▶ **Short problem**
Every line below must be reproduced exactly. Copy them all.

=======

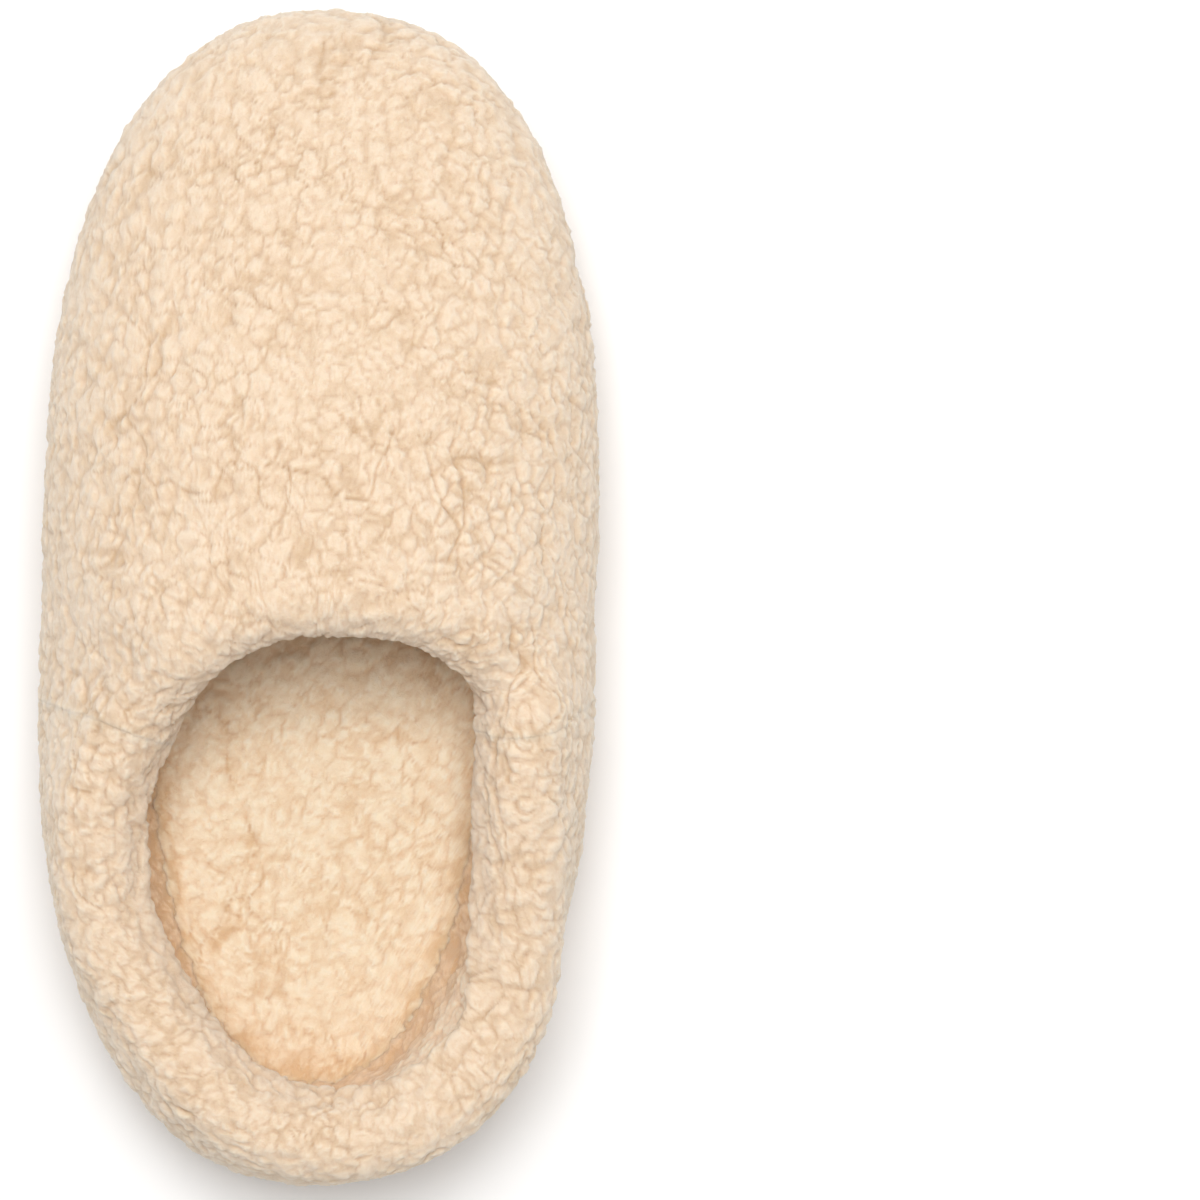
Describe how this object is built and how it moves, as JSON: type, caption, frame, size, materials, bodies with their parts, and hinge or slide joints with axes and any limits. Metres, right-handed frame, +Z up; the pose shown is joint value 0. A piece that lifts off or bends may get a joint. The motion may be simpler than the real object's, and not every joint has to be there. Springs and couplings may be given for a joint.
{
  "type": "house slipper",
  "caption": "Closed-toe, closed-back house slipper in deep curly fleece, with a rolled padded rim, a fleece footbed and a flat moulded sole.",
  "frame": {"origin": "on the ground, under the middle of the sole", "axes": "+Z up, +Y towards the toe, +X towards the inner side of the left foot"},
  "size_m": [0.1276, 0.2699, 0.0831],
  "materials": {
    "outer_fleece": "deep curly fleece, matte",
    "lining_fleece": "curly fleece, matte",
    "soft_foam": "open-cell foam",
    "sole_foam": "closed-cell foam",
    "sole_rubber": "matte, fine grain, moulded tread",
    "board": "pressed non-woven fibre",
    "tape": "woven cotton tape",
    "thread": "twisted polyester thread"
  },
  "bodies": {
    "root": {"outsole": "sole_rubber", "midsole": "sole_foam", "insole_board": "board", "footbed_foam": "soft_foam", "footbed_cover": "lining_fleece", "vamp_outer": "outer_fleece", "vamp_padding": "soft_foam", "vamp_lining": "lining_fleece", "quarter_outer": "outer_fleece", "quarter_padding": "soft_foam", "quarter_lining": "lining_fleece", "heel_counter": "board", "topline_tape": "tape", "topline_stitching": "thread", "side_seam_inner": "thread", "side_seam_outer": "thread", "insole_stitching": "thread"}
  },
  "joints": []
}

=======

▶ **Solution for this problem**
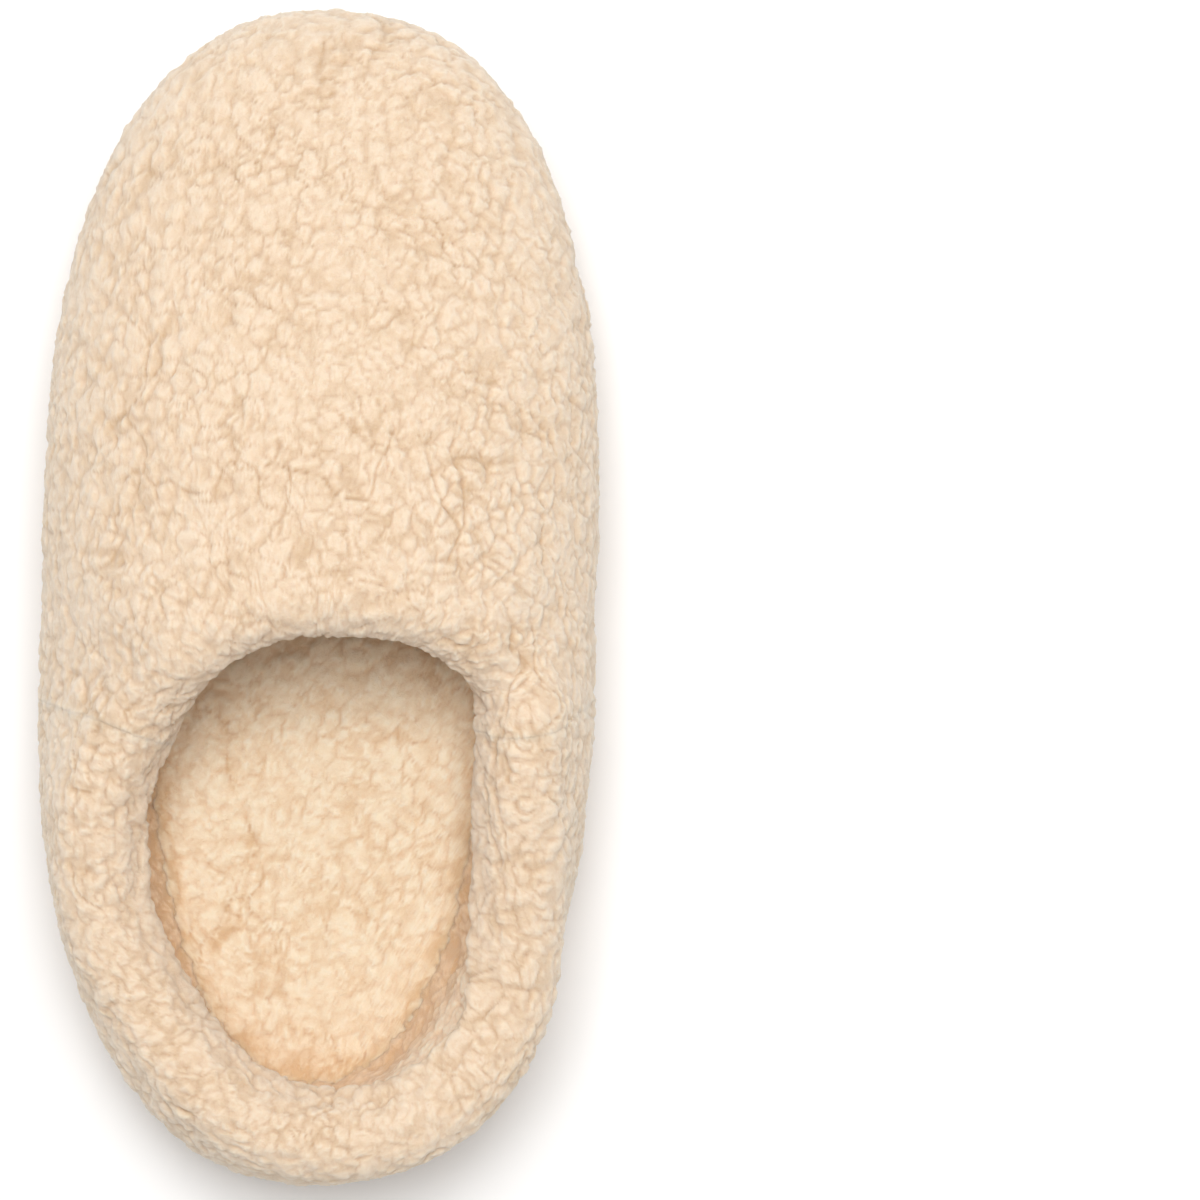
Describe how this object is built and how it moves, as JSON: type, caption, frame, size, materials, bodies with their parts, and hinge or slide joints with axes and any limits. Metres, right-handed frame, +Z up; the pose shown is joint value 0. A piece that lifts off or bends may get a joint. The motion may be simpler than the real object's, and not every joint has to be there. Springs and couplings may be given for a joint.
{
  "type": "house slipper",
  "caption": "Closed-toe, closed-back house slipper in deep curly fleece, with a rolled padded rim, a fleece footbed and a flat moulded sole.",
  "frame": {"origin": "on the ground, under the middle of the sole", "axes": "+Z up, +Y towards the toe, +X towards the inner side of the left foot"},
  "size_m": [0.1276, 0.2699, 0.0831],
  "materials": {
    "outer_fleece": "deep curly fleece, matte",
    "lining_fleece": "curly fleece, matte",
    "soft_foam": "open-cell foam",
    "sole_foam": "closed-cell foam",
    "sole_rubber": "matte, fine grain, moulded tread",
    "board": "pressed non-woven fibre",
    "tape": "woven cotton tape",
    "thread": "twisted polyester thread"
  },
  "bodies": {
    "root": {"outsole": "sole_rubber", "midsole": "sole_foam", "insole_board": "board", "footbed_foam": "soft_foam", "footbed_cover": "lining_fleece", "vamp_outer": "outer_fleece", "vamp_padding": "soft_foam", "vamp_lining": "lining_fleece", "quarter_outer": "outer_fleece", "quarter_padding": "soft_foam", "quarter_lining": "lining_fleece", "heel_counter": "board", "topline_tape": "tape", "topline_stitching": "thread", "side_seam_inner": "thread", "side_seam_outer": "thread", "insole_stitching": "thread"}
  },
  "joints": []
}